1… собирается сказать… глупости. — Теренций. Сам себя наказующий, IV, 8.
Теренций! Кто это? Хороший он или плохой? «Сам себя наказующий» — это что? повесть, пьеса, памфлет? Мы не узнали ничего. Возвращаемся в Монтеня, в ту же главу «О полезном и честном». Строка пятая: «Кому не отвратительно вероломство, раз даже Тиберий2 отказался прибегнуть к нему…»
Слава богу, мы уже знаем, куда идти — на страницу 475. Там примечание:
2 Тиберий — см. прим. 6, с. 407.
Ладно, идём на страницу 407, там обнаруживаем примечание № 6 к главе «О пьянстве»:
6 Тиберий — римский император (14–37), пасынок Августа. — Оба приводимых Монтенем примера почерпнуты у Сенеки (Письма, 83).
Господи, пасынок Августа — это хорошо или не очень?
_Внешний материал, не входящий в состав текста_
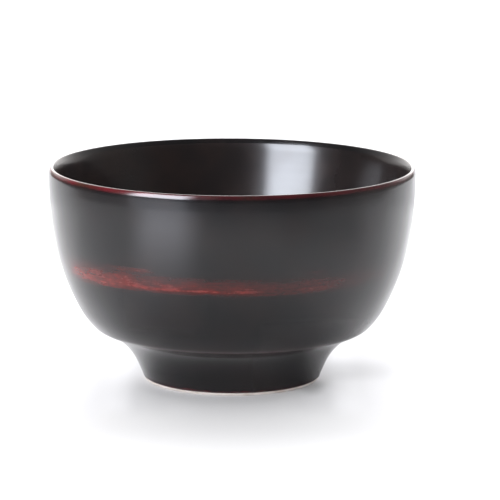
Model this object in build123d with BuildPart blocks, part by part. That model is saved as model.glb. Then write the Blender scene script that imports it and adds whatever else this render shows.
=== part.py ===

А глава «О пьянстве» — это вторая глава второго тома. Значит, надо идти к шкафу, брать второй том. А что за «оба примера», почерпнутые у Сенеки? Бросаешь Монтеня, открываешь «Нравственные письма к Луцилию» Сенеки и в письме № 83 читаешь: а) как император Тиберий двое суток подряд пил с приятелем, а в результате назначил собутыльника-алкоголика префектом Рима и б) как пьянство сгубило Антония и как в Риме шли убийства «по спискам» (так у нас в 1937-м) и пирующему Антонию прямо к столу приносили отрубленные головы, в том числе голову Цицерона и его руки, которыми он что-то плохое написал про Антония (Плутарх. «Демосфен и Цицерон»), а пьяный триумвир Антоний пытался эти части опознать. Вот же мученье. Но что мы узнали, ёрзая по ссылкам и примечаниям? Ничего. Всё стало даже хуже, потому что мы осознали бездну собственного невежества. А «О полезном и честном» надо начинать сначала, потому что пока пытались уяснить про Теренция через Тиберия, забыли, в чём там дело.
Мы ёрзаем по сноскам, держим в руках сразу четыре книги: два тома Монтеня, Сенеку и Плутарха. Тем временем рассказ Монтеня распадается на какие-то обрывки.

 

Монтень. Опыты. Издание 1762 года. Фото: Александр Минкин

 

…Знать бы, зачем Пушкин выписывает Монтеня себе в деревню.